Joe Jr., who died during World War II when the plane he was piloting exploded over England, was a benchwarmer on Harvard's first winning team in four years in 1937. Frequent injuries - a broken arm, a damaged knee, and a concussion - hadn't helped. Had the Yale game been more lopsided than 13-6, Joe likely would have seen action for at least a few plays. But Yale, behind Heisman Trophy winner Clint Frank, was undefeated and the Crimson didn't score the decisive touchdown in the snow and freezing muck until six minutes remained.

So coach Dick Harlow used just eight substitutes, only one of them an end. "The first debt is to Harvard football," he said later. "We needed our strongest defensive combination up to the closing whistle." That didn't mollify Joe Sr., who came down from the stands and confronted and berated Harlow after the game.

While Jack was a talented athlete - he won freshman numerals in swimming and golf - his spindly 150-pound frame wasn't suited for football. "You could certainly count his ribs," classmate Jimmy Rousmaniere testified. His older brother, after watching him get flattened in practice, advised Jack to give up the sport. "You just don't weigh enough," Joe told him, "and you're going to get hurt."

That was enough to keep Jack going. "Guts is the word," said his roommate, Torby Macdonald, who captained the 1939 varsity. "He had plenty of guts." Though Jack did play on the junior varsity and earned a minor H for getting into the Yale game, his lack of size and his bad back ended his gridiron adventure.

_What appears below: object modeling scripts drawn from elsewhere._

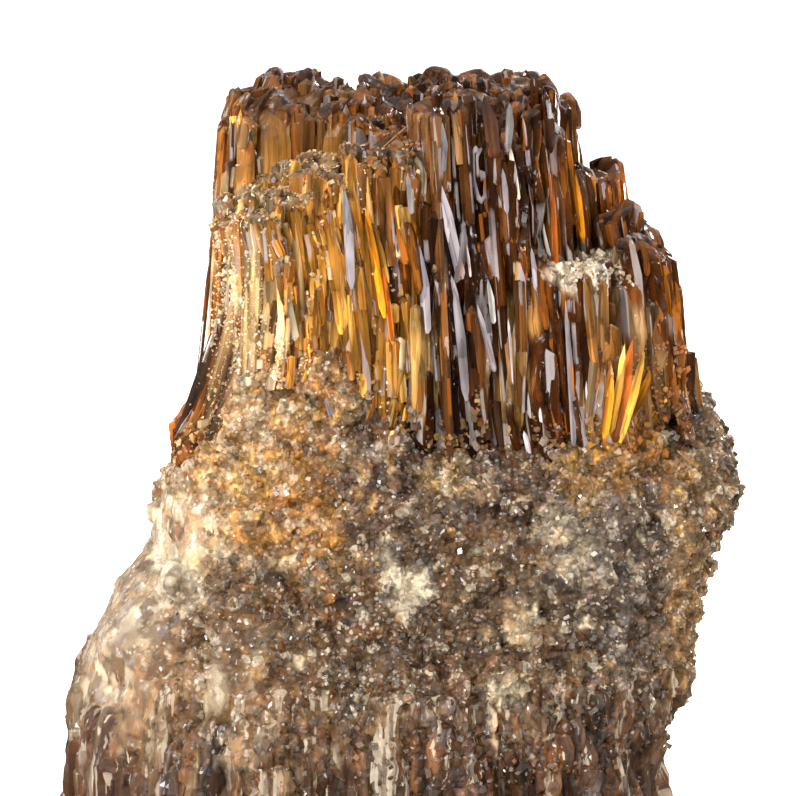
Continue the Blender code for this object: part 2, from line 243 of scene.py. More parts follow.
def finish_piece(piece, material):
    """Gives a piece its material, and hangs it on the specimen's body."""
    piece.data.materials.clear()
    piece.data.materials.append(material)
    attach(piece, "root")
    print(piece.name, triangles_in(piece), "triangles")


print("the packed solid has", triangles_in(solid), "triangles")

# %% [markdown]
# ## Where things are on the specimen
# Three facts about the real growth are used again and again: where the middle of the bundle is, how far
# the columns lean at each place, and how high the crust climbs them. They are written once here, as short
# functions of place in millimetres, and work on whole arrays of points. A last one moves the two sides of
# a piece in or out, which is how a swollen skin is brought back to the specimen's outline.

# %% Lean and seam
BUNDLE_MIDDLE = np.array((4.0, 3.6))
# Degrees towards +X at the top, by the place along X.
LEAN_PLACES = (-19, -10, 0, 10, 20, 29)
LEAN_DEGREES = (7.0, 1.0, -3.0, -4.0, -4.5, -9.0)
# The height of the crust's edge, by the angle round the bundle: -90 is the front and 180 the left.
SEAM_ANGLES = (-180, -158, -144, -128, -112, -95, -70, -40, 0, 60, 110, 150, 180)
SEAM_HEIGHTS = (44.5, 46.0, 56.0, 58.0, 52.5, 49.0, 48.5, 49.5, 51.0, 53.0, 54.0, 50.0, 44.5)
# How far from the middle, along X, a shift of one side has its full amount.
SHIFT_WIDTH = 15.0


def lean_at(x, extra=0.0):
    """Unit directions in which columns at x grow, one row each, with some more degrees of lean if given."""
    angle = np.radians(np.interp(x, LEAN_PLACES, LEAN_DEGREES) + extra)
    return np.stack([np.sin(angle), np.zeros_like(angle), np.cos(angle)], axis=-1)


def seam_at(x, y):
    """The height of the crust's edge at places round the bundle."""
    angle = np.degrees(np.arctan2(y - BUNDLE_MIDDLE[1], x - BUNDLE_MIDDLE[0]))
    return np.interp(angle, SEAM_ANGLES, SEAM_HEIGHTS)


def ramp(values, full):
    """0 below nothing, 1 from full on, and evenly in between."""
    return np.clip(values / full, 0, 1)


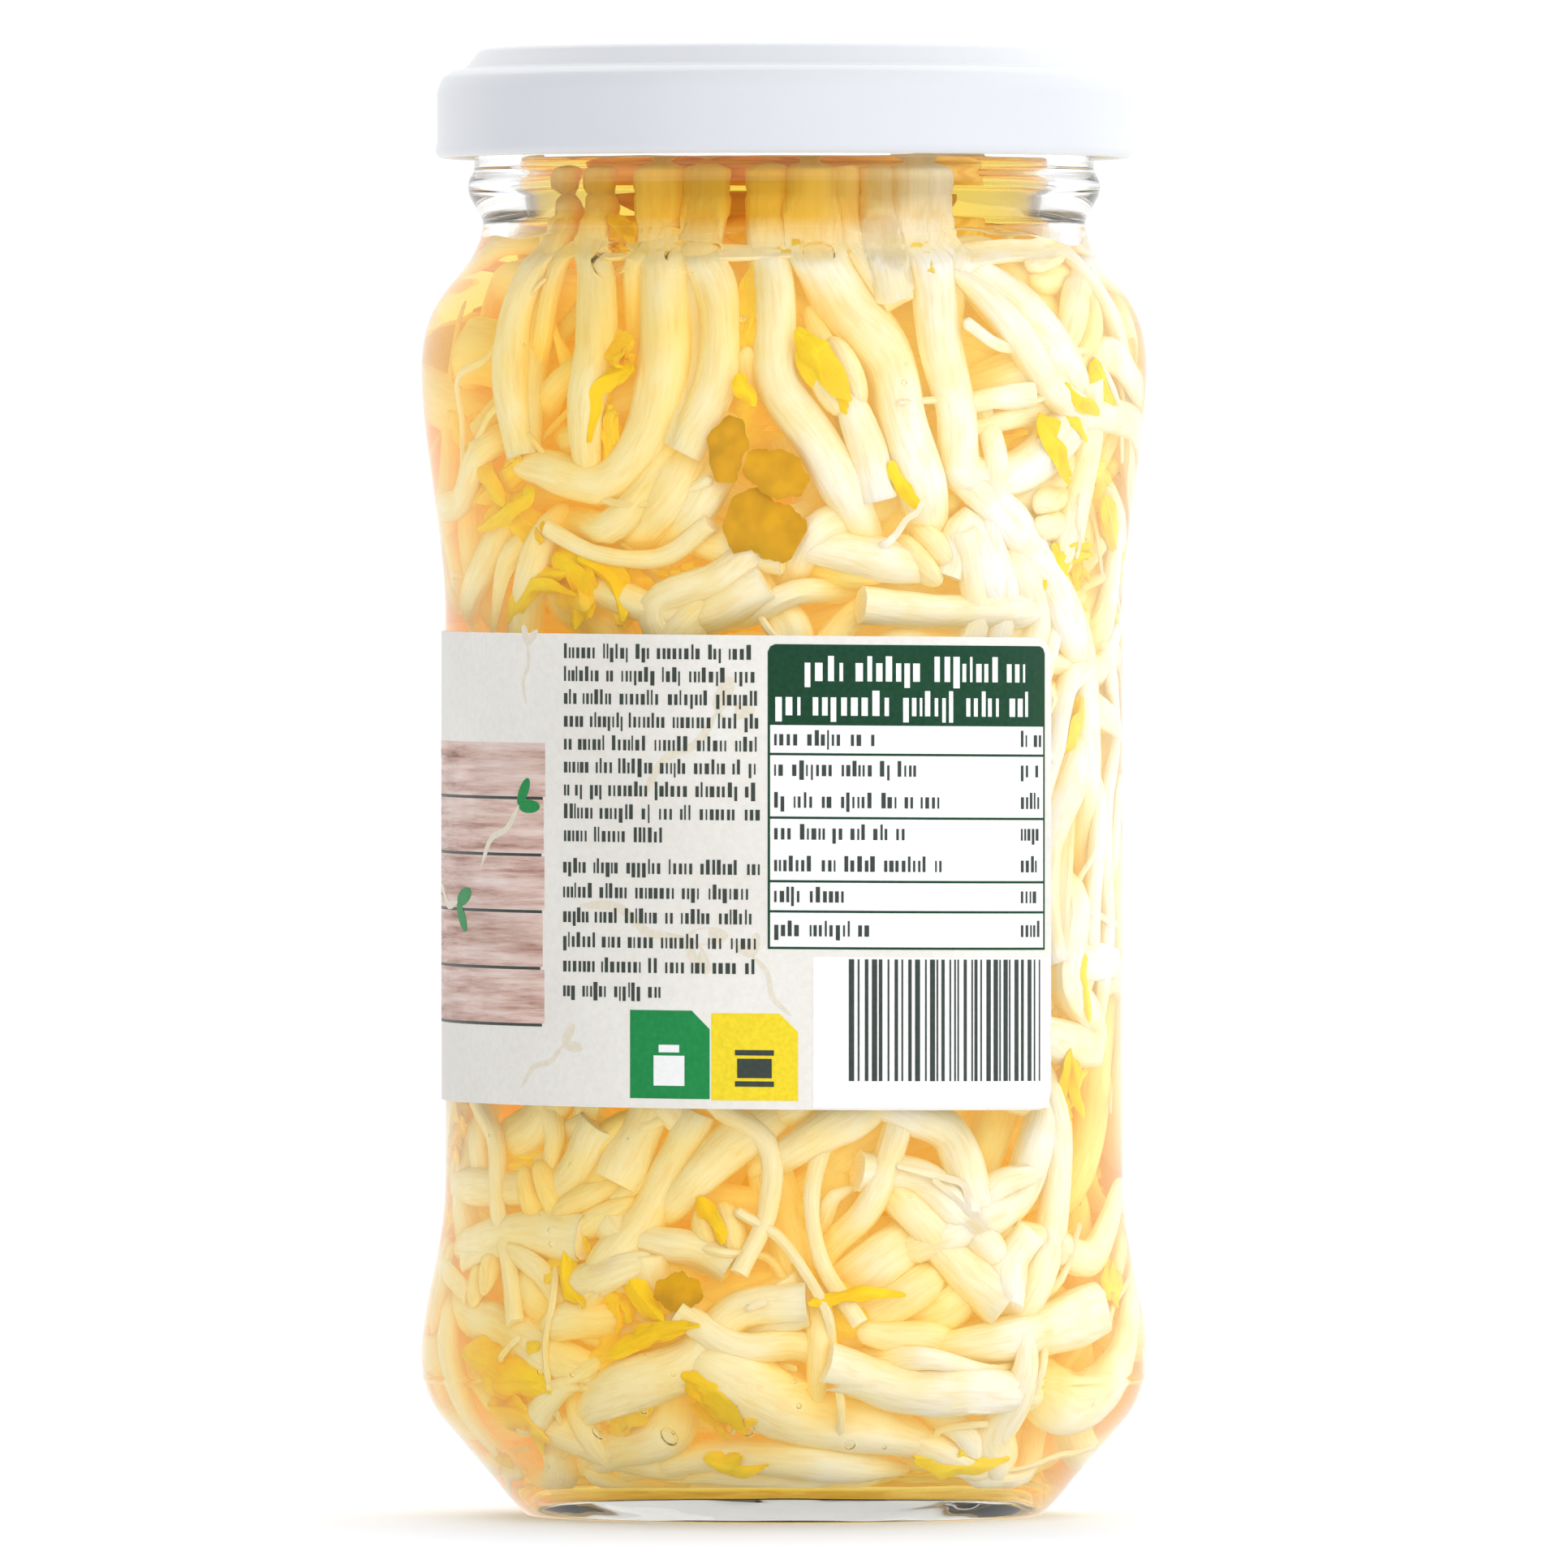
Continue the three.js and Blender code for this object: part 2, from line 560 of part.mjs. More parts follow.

Though Bobby was no bigger, his relentless ferocity earned him the freshman captaincy ("You'd have had to kill him to make him quit," said coach Henry Lamar) and eventually got him a starting spot in 1947 at a time when the squad was loaded with fellow veterans who were at Harvard on the GI Bill. "Stop him before he gets killed," fullback Vinnie Moravec told the coach after Kennedy, who was 75 pounds lighter, kept slamming into him during practice.

But Harlow loved Bobby's tenacity. "He was the toughest kid, pound for pound," the coach said, "and what he didn't do with his body he did with his heart. That's why he played regularly." Bobby's senior year was ruined, though, when he broke a leg in practice shortly after the opener and unwittingly kept playing on it for several days. Harlow, though, got him into the Yale game on the final play before 73,000 at the Bowl for his second letter. "It was one of the high points of my life," said Bobby, who still had a cast on his leg.

Six years later, though, he came back for one last crack at Yale, playing alongside Ted (who got him a uniform) for Winthrop House in the intramural game against Davenport College. "Aren't you graduating one of these years?" the house master wondered.

Ted the talent
The most talented of the brothers clearly was Ted, who had the size and durability the others lacked. "He was a big guy for the time," said Clasby. "Ted wasn't terrifically fast, but he was quick and tough and gave no quarter." He also had superb hands. "We were playing a freshman game at Brown and I threw a pass to Ted and he made the greatest catch you could have imagined," recalled Clasby. "He was horizontal to the ground."

Academic issues and two years in the Army interrupted Ted's career, but he played as a backup in 1954 and was just two seconds short of the 60 minutes then required for a letter. The next season, on a snowy day at the Bowl, Ted caught a pass for Harvard's only touchdown, the sole bright spot on a losing day that ended a losing season.

His father and brothers, who'd been watching jubilantly in the stands, came to the locker room to congratulate him. "My brothers and I were euphoric, and Harvard was depressed," Ted recalled. It was undeniably a family triumph, though, the grand finale of a two-decade saga. But for the Kennedys, football didn't end with the Yale game. They kept playing in Hyannis Port, in Washington, in Virginia.

"Those were real games," remembered Culver, who scored a touchdown against Yale in Harvard's shutout victory 55 years ago and will be at midfield today for the coin toss. "One or the other of us was always rolling into the rose bushes trying to make an interception."

The Yale game had no thorns and lasted just 60 minutes. Not so the Kennedy game, which Clasby said often would continue until sundown. "If we were ahead, we had to play another hour," Culver said. "It was very tough to end a game."

Like the Winthrop House team, the Kennedy rosters were fluid. If you were on the premises, you were in the game. "They always let everyone play," said Clasby, who once carried Jackie Kennedy to the car after she'd hurt a leg.

Even the pros could, if needed.

"One time down in Virginia, Bobby and Teddy had a competition and they were each getting players for their teams," said Clasby. "So Bobby shows up with some people from the Colts. And Teddy showed up with guys from the Giants."